While the discussion touched on global compliance for companies, this is currently in a bit of flux at the moment. The Safe Harbor framework that allowed US companies to self-certify that they handle data in a way consistent with the EU requirements was recently challenged. Privacy Shield is the new framework being developed to outline the new requirements. Global companies should be watching these decisions closely.
Where Will the Future Take Us?
- Tell me before it happens – Companies are leveraging historical data to predict the future. More often, companies want to be told what will happen, before it happens. Insights will get crisper as we begin to hone in on relevance.
- Data journalism – the ability to tell stories with data is the wave of the future.
- Natural language and machine learning will make people smarter. It’s all about enablement.
- Threat intelligence – the sharing of information becomes more critical.
- Regulatory compliance – inequality and accountability of government versus private sector will converge.
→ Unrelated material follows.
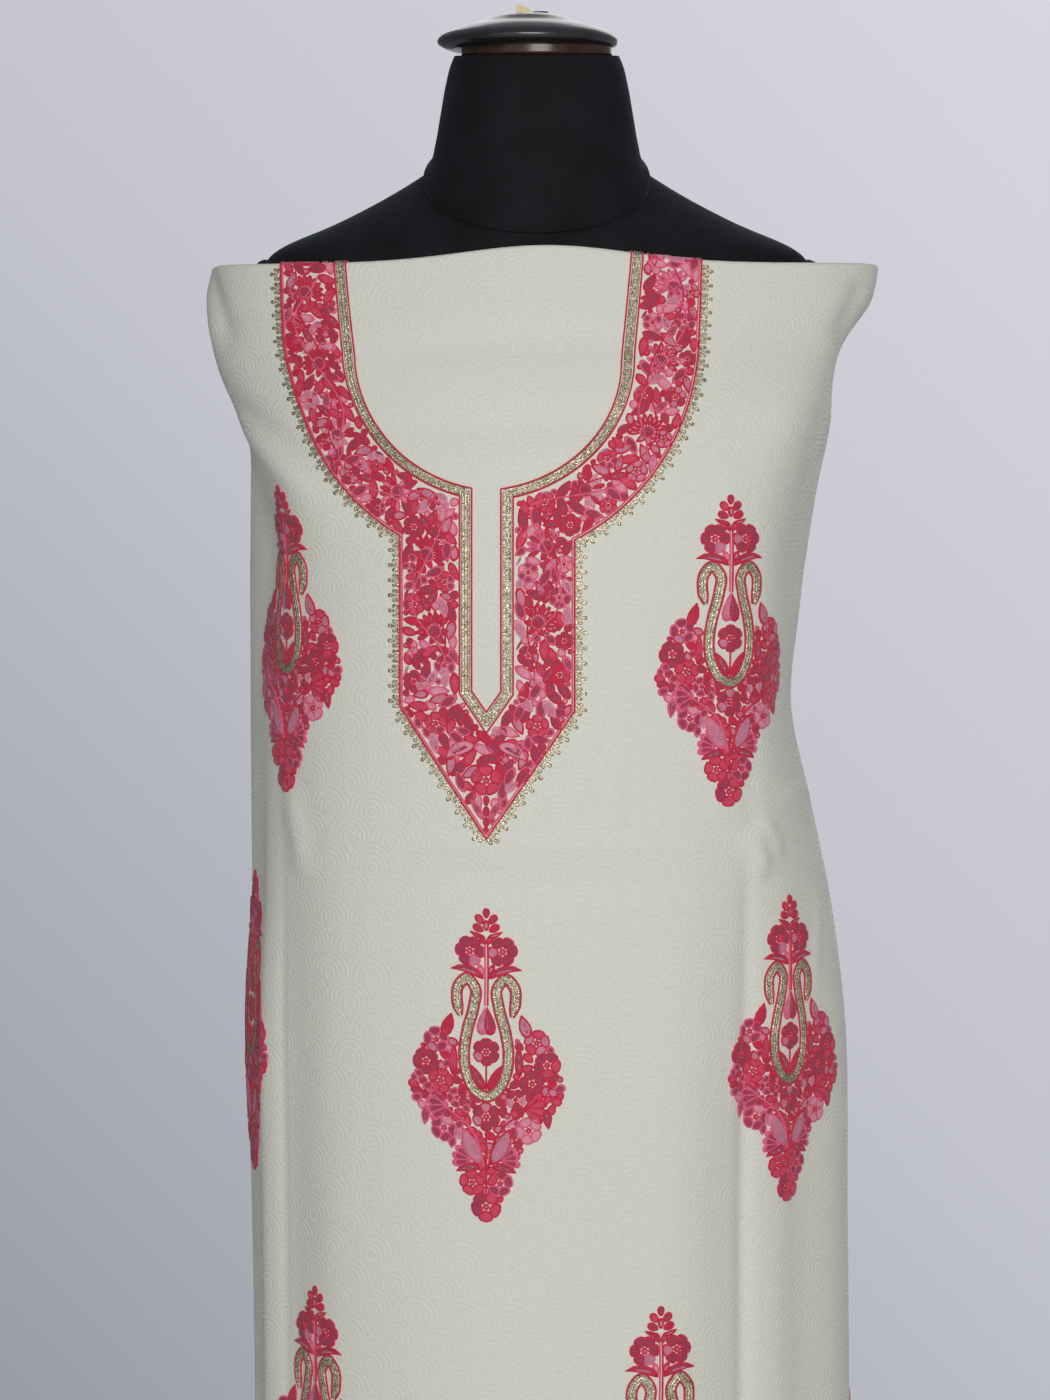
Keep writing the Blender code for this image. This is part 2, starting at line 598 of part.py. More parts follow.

Any Parting Words of Advice?
The consensus is that big data yields plenty of opportunity. It’s one of the few industries where there are plenty of educational opportunities, and negative unemployment. “Any career with ‘data’ is good.” Be sure to look at degrees and certifications, but those aren’t required. Natural curiosity can nicely lend itself to the human side to data analytics. Deliver “the art of the science.”
One final Afterthought
No good conversation about big data occurs without having a mention of veracity of data. Long before modeling or analysis begins, significant time is spent on ensuring good data exists. Thought and care needs to go into cleaning the data, filling in missing data, ensuring the data makes sense.